Newly released figures show Oregon college enrollment rates are not just far below Gov. John Kitzhaber’s goals, but also significantly below the national average.

The National Student Clearinghouse reports that only 61 percent of students from Oregon’s high school class of 2011 were enrolled in college or community college by the fall of 2012, according to a report in The Oregonian. The national comparison is 68 percent.

Kitzhaber has set a statewide goal to have 80 percent of Oregonians earn a post-secondary degree or certificate by 2025. If only 61 percent were even enrolled in 2012, the state has a long way to go.

The new figures suggest the governor has correctly targeted a critical state issue. We need to understand why Oregon’s enrollment rate lags the national average and close the gap.

In Central Oregon, rates ranged from 74 percent in Sisters to 42 percent in Culver. Other districts’ numbers were 62 percent in Bend-La Pine, 50 percent in Redmond and Crook County, and 47 percent in Jefferson County.

Although lower enrollment rates often come from districts with more low-income students, the newspaper found exceptions. In the David Douglas district, for example, the student population is 73 percent low-income, but 62 percent enrolled in college or community college. Other districts with similar low-income populations had enrollment rates in the 40s.

State schools chief Rob Saxton told The Oregonian that students need rigorous classwork, and districts must set expectations and provide practical advice to students with no family history of higher education.

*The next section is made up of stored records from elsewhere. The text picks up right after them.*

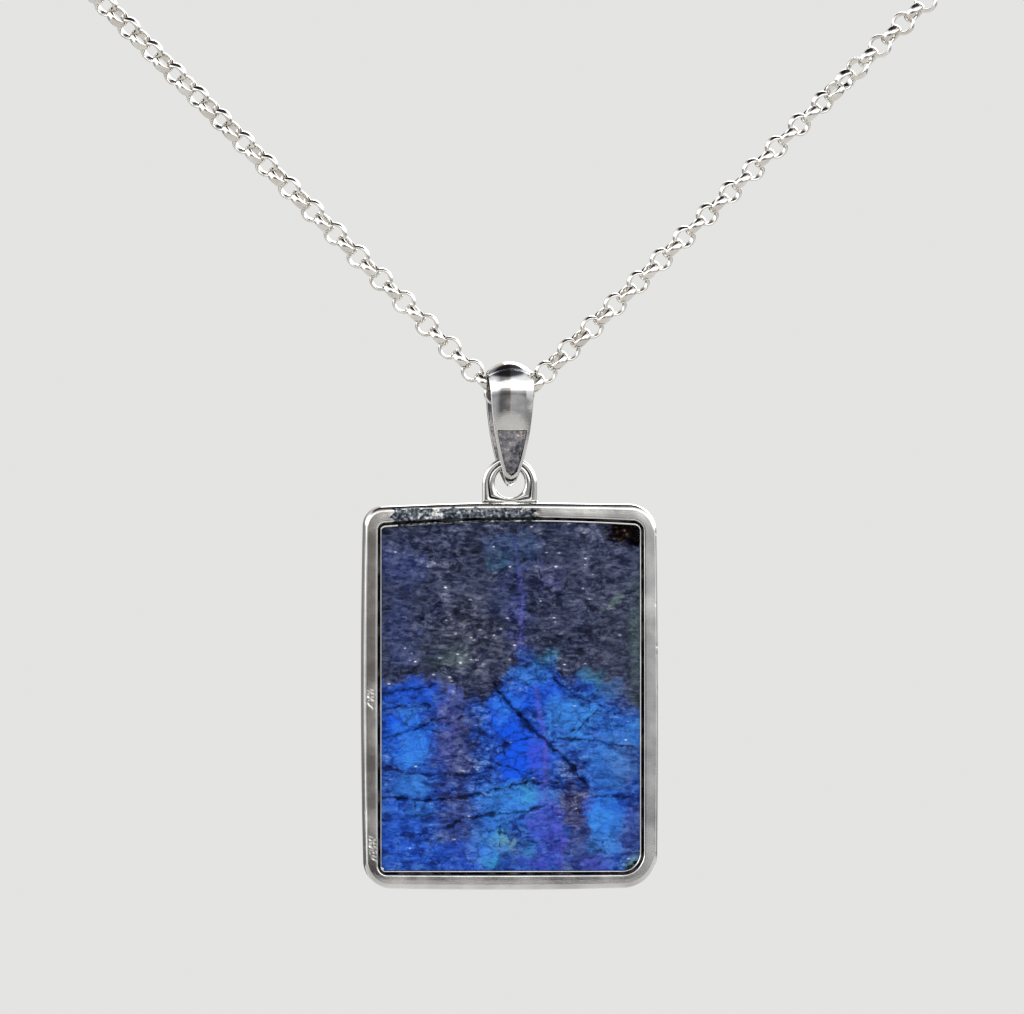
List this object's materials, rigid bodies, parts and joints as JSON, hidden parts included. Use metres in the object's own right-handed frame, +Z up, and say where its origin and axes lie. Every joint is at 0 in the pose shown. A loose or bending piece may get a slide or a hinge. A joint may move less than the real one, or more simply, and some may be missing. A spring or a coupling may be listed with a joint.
{
  "type": "labradorite slab pendant",
  "caption": "Rough labradorite slab in an open-backed silver bezel frame, hung by a soldered loop and a tapered bail on a fine belcher chain.",
  "frame": {"origin": "centre of the chain where it carries the bail", "axes": "+Z up along the hanging pendant, -Y towards the rough back face, +X to the right seen from the back"},
  "size_m": [0.0823, 0.0049, 0.0821],
  "materials": {
    "silver": "polished sterling silver with fine handling marks",
    "stone": "rough cleaved labradorite with a blue flash"
  },
  "bodies": {
    "chain": {"chain_left": "silver", "chain_middle": "silver", "chain_right": "silver", "end_ring_left": "silver", "end_ring_right": "silver"},
    "bail": {"bail": "silver"},
    "pendant": {"bezel_frame": "silver", "labradorite_slab": "stone", "hanging_loop": "silver"}
  },
  "joints": [
    {"name": "bail_swing", "type": "hinge", "parent": "chain", "child": "bail", "pos_m": [0, 0, 0], "axis": [1, 0, 0], "range_deg": [-35, 35]},
    {"name": "pendant_swing", "type": "hinge", "parent": "bail", "child": "pendant", "pos_m": [0, 0, -0.0067], "axis": [1, 0, 0], "range_deg": [-35, 35]}
  ]
}
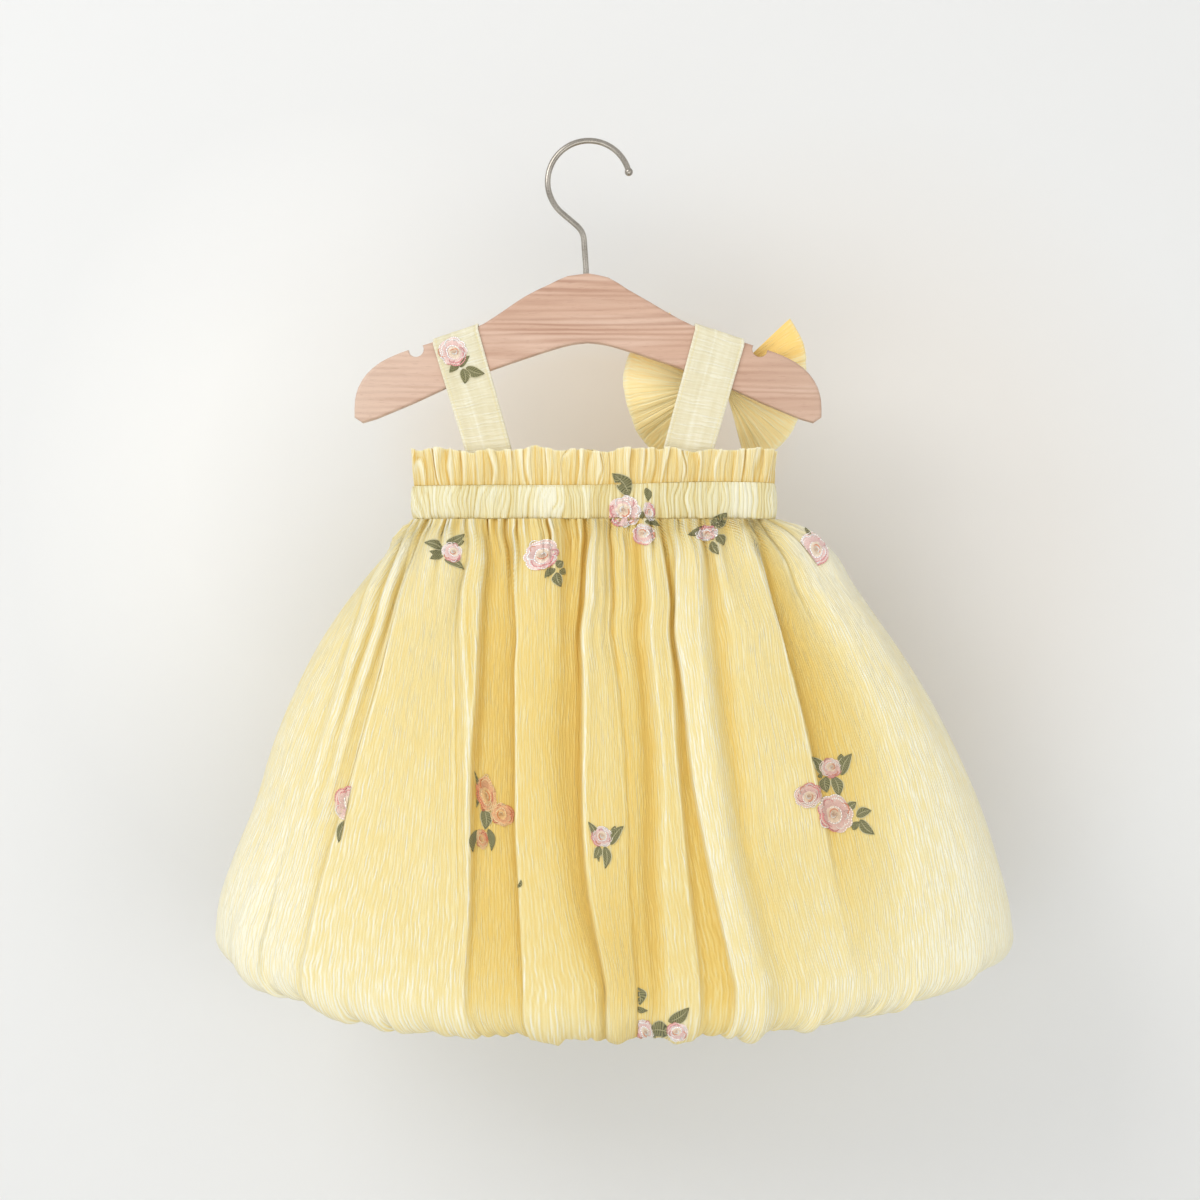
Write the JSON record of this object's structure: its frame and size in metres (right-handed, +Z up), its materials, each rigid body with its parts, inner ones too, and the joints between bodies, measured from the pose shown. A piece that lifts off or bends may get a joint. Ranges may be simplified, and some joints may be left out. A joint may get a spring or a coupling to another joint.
{
  "type": "sundress and hanger",
  "caption": "Toddler's crinkled sundress with wide straps, a frill over an elastic casing, a full bubble-hem skirt and a pleated bow, hung on a small wooden hanger with a bent wire hook.",
  "frame": {"origin": "the inside of the top of the hanger's hook, where a rail carries it", "axes": "+Z up. The back of the dress faces -Y and its bow is on the +Y side. +X is to the right of someone who looks at the back."},
  "size_m": [0.5148, 0.1494, 0.5788],
  "materials": {
    "skirt_cloth": "pale yellow crinkled cotton crepe, matt and slightly see-through",
    "casing_cloth": "the same cloth drawn up over pale elastic",
    "frill_cloth": "the same cloth, gathered",
    "strap_cloth": "the same cloth, doubled and pressed",
    "bow_cloth": "the same cloth, pleated",
    "board_wood": "rosy tan hardwood with a level grain, satin",
    "hook_wire": "drawn steel wire"
  },
  "bodies": {
    "root": {"skirt_back_left": "skirt_cloth", "skirt_back_right": "skirt_cloth", "skirt_front": "skirt_cloth", "hem_casing": "skirt_cloth", "casing_back": "casing_cloth", "casing_front": "casing_cloth", "frill_back": "frill_cloth", "frill_front": "frill_cloth", "strap_left": "strap_cloth", "strap_right": "strap_cloth", "bow_loop_left": "bow_cloth", "bow_loop_right": "bow_cloth", "bow_knot": "bow_cloth", "hanger_body": "board_wood", "hanger_hook": "hook_wire"}
  },
  "joints": []
}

We fully support the idea of assuring every capable student the chance to get a post-secondary education, but a single focus on the granting of degrees and certificates has risks as well.

First is the danger of dumbing down the degrees because the system rewards the granting of them, not the learning they represent. It’s also critical to assure that vocational and apprenticeship programs get sufficient attention.

The goal should be an appropriate education for every student, which does not always involve a post-secondary degree.